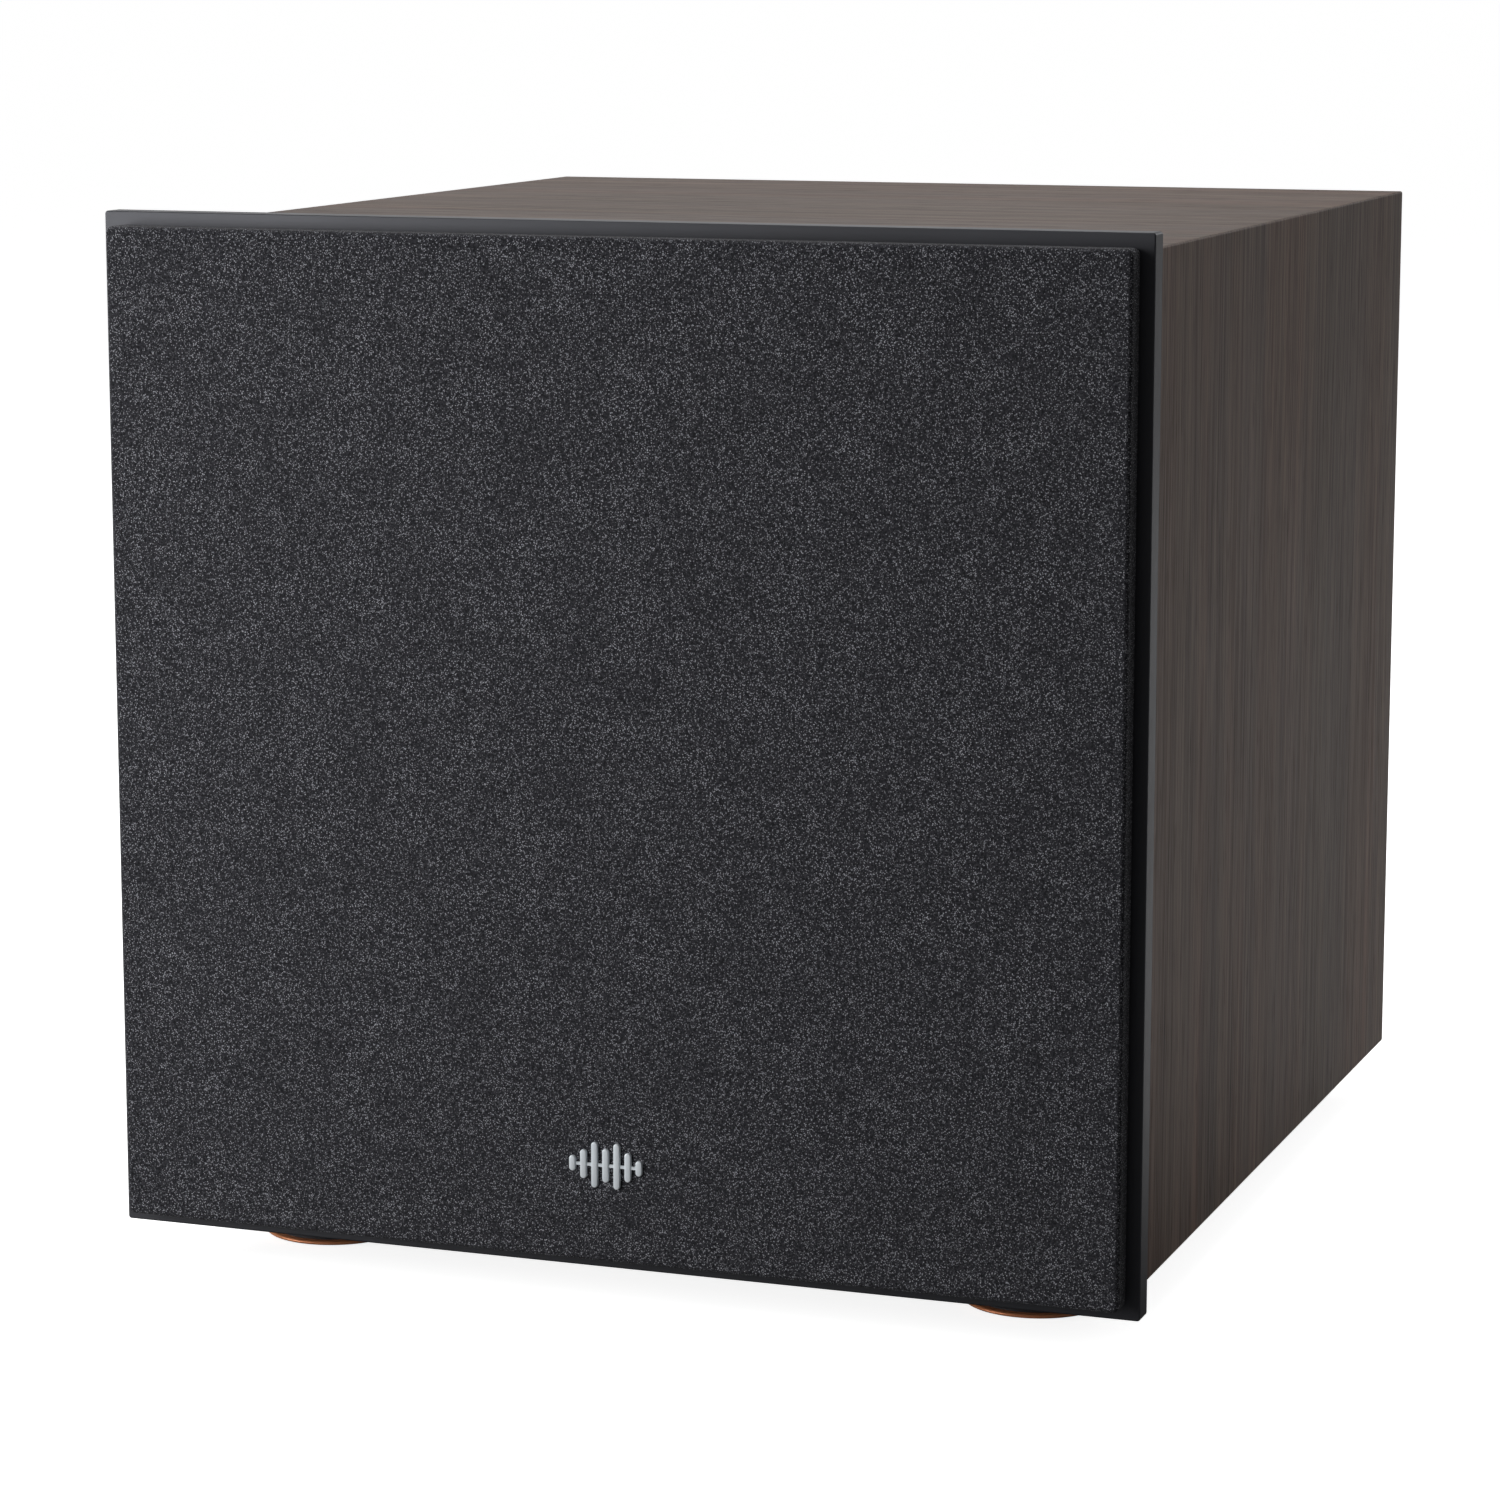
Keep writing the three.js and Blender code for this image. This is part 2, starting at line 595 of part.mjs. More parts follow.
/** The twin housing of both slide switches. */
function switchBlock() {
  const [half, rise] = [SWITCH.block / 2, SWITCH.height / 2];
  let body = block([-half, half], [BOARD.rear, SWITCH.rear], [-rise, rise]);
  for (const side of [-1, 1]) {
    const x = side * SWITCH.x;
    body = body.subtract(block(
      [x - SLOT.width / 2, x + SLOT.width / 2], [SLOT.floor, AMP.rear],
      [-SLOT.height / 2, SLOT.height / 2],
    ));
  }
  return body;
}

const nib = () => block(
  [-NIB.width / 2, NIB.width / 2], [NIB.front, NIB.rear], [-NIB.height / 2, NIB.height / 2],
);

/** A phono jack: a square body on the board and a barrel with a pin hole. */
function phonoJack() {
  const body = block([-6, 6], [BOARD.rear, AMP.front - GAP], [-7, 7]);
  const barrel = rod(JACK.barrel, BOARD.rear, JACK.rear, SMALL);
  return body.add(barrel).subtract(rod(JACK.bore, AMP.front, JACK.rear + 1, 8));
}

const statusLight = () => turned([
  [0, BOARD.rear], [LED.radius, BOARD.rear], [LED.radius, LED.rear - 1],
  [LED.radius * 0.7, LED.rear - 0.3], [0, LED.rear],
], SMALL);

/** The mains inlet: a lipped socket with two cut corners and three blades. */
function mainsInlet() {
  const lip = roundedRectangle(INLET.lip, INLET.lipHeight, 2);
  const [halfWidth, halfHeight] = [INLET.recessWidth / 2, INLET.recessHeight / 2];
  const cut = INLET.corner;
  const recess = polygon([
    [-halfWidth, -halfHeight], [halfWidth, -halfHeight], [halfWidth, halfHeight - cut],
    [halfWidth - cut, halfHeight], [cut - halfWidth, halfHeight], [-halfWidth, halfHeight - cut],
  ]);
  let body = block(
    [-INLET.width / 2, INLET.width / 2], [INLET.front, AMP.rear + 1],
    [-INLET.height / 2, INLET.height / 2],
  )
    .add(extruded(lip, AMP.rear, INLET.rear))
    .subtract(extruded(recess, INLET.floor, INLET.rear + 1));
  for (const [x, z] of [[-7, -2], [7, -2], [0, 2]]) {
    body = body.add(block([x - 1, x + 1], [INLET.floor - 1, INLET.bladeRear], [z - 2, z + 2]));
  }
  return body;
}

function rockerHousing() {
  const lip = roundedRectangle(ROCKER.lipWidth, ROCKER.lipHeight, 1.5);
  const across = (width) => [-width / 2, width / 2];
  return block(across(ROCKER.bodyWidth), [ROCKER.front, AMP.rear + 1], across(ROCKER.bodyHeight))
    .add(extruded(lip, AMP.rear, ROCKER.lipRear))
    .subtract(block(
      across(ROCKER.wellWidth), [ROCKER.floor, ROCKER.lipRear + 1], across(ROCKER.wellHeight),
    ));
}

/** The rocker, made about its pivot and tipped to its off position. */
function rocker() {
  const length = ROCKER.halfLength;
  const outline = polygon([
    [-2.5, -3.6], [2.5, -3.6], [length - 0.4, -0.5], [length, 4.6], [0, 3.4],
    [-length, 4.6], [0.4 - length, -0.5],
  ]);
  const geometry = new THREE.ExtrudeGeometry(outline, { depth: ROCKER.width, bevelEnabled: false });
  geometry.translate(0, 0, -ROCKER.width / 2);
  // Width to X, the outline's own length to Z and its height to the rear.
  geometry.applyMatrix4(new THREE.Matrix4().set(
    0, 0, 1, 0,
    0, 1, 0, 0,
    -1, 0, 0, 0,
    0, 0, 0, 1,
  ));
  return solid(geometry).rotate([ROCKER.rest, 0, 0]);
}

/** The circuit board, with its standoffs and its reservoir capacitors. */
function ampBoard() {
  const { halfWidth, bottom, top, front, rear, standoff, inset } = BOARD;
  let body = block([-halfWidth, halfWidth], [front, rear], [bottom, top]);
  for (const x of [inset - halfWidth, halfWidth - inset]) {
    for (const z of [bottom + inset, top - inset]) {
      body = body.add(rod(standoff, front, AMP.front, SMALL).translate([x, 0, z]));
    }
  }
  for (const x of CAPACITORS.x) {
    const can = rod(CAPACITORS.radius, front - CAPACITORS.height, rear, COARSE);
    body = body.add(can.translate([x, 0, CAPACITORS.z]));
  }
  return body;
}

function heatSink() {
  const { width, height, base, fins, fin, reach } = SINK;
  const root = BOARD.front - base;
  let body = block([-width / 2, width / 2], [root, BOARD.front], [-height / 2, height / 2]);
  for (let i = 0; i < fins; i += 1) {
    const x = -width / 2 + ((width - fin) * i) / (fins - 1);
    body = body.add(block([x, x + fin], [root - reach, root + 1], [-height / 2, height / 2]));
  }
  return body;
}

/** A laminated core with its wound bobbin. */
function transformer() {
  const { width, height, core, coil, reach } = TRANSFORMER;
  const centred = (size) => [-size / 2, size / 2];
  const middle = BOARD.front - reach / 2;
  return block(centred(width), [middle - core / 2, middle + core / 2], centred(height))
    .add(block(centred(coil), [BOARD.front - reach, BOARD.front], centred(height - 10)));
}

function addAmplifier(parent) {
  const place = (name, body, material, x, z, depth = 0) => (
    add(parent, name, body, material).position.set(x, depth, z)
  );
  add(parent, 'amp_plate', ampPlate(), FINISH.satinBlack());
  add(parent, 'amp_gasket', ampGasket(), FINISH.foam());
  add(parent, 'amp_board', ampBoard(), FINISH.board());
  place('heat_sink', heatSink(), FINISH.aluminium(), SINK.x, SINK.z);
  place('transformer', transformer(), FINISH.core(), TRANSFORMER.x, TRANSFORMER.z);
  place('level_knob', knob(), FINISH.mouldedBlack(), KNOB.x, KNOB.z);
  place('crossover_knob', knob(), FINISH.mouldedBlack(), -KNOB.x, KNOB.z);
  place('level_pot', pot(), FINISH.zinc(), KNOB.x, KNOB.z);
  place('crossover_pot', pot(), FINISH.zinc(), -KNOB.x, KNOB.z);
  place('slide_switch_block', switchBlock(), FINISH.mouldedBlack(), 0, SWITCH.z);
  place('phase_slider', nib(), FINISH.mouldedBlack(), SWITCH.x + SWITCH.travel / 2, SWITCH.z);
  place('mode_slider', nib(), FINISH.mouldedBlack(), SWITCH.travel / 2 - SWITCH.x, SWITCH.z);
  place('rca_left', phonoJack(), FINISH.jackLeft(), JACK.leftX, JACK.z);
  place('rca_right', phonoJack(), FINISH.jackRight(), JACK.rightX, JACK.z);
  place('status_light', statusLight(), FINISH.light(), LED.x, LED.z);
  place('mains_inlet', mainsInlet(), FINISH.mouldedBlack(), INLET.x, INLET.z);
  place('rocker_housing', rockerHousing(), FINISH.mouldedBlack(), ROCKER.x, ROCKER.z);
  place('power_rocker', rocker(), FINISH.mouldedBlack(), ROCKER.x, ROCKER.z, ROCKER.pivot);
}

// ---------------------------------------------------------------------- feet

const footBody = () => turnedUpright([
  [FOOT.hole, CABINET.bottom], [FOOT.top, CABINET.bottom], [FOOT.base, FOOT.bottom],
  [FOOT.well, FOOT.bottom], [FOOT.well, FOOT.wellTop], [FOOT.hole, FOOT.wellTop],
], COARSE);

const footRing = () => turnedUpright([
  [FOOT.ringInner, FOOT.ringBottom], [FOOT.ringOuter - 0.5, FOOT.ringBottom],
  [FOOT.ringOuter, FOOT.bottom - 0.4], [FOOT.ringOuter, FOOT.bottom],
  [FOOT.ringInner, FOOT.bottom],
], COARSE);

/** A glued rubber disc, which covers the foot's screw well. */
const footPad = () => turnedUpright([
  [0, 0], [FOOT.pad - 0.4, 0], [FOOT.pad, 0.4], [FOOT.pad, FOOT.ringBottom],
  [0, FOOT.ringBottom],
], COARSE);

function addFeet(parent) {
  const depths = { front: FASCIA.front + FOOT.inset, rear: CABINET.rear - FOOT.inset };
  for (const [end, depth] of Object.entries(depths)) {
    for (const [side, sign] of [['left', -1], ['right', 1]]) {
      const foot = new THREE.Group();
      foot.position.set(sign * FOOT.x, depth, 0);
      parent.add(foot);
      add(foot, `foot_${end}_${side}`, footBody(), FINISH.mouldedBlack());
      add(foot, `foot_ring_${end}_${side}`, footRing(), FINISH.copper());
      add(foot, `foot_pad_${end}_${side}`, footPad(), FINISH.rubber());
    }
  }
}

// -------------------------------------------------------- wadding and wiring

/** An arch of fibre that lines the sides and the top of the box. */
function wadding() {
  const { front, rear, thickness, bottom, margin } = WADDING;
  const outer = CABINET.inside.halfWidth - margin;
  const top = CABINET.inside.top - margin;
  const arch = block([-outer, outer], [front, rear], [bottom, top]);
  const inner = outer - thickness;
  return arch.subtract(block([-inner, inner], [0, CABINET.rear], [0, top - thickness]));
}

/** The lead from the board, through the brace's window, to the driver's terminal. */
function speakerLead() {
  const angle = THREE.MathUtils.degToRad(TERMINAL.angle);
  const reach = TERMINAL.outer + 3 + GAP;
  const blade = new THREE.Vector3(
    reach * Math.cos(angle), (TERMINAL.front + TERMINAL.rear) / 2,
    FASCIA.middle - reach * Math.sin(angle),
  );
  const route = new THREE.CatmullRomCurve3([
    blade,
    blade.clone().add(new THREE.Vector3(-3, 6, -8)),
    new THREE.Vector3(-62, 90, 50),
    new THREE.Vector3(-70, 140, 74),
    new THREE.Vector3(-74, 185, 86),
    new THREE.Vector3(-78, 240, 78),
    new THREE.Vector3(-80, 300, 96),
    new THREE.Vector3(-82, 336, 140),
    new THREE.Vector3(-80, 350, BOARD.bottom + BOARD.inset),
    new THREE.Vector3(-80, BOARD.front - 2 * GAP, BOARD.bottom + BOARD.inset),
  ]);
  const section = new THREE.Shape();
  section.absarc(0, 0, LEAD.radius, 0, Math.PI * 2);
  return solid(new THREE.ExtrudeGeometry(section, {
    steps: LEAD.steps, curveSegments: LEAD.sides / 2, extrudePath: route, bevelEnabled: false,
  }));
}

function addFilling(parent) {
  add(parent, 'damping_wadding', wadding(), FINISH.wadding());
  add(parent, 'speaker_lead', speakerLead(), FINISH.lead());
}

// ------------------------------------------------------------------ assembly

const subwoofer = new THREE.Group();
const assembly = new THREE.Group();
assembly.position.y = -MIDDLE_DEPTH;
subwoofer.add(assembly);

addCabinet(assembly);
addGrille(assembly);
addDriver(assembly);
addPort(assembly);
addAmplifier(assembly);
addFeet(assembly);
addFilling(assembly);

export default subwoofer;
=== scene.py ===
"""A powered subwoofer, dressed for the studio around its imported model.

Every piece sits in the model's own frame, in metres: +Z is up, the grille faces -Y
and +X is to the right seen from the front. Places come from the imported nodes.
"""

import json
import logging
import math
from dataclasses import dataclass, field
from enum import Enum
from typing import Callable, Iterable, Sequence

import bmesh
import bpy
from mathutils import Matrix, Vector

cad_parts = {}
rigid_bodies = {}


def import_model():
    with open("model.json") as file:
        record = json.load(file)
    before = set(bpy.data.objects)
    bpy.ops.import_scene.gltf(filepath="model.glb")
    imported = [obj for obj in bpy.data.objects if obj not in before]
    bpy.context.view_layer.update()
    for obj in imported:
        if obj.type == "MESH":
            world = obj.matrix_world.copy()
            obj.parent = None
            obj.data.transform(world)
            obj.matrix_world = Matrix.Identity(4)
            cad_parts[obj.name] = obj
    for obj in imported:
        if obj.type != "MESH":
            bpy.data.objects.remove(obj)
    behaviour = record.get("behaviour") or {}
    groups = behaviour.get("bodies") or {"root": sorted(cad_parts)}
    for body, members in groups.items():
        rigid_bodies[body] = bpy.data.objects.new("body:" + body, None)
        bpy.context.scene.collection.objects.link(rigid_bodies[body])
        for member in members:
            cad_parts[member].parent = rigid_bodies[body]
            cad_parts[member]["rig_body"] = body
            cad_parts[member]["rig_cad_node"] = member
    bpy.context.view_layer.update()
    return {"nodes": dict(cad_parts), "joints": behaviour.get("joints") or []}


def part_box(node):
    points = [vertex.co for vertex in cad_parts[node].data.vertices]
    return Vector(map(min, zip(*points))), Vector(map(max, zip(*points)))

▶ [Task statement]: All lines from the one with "world = obj.matrix_world.copy()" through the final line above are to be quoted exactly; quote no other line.

▶ [Solved exercise]:
            world = obj.matrix_world.copy()
            obj.parent = None
            obj.data.transform(world)
            obj.matrix_world = Matrix.Identity(4)
            cad_parts[obj.name] = obj
    for obj in imported:
        if obj.type != "MESH":
            bpy.data.objects.remove(obj)
    behaviour = record.get("behaviour") or {}
    groups = behaviour.get("bodies") or {"root": sorted(cad_parts)}
    for body, members in groups.items():
        rigid_bodies[body] = bpy.data.objects.new("body:" + body, None)
        bpy.context.scene.collection.objects.link(rigid_bodies[body])
        for member in members:
            cad_parts[member].parent = rigid_bodies[body]
            cad_parts[member]["rig_body"] = body
            cad_parts[member]["rig_cad_node"] = member
    bpy.context.view_layer.update()
    return {"nodes": dict(cad_parts), "joints": behaviour.get("joints") or []}


def part_box(node):
    points = [vertex.co for vertex in cad_parts[node].data.vertices]
    return Vector(map(min, zip(*points))), Vector(map(max, zip(*points)))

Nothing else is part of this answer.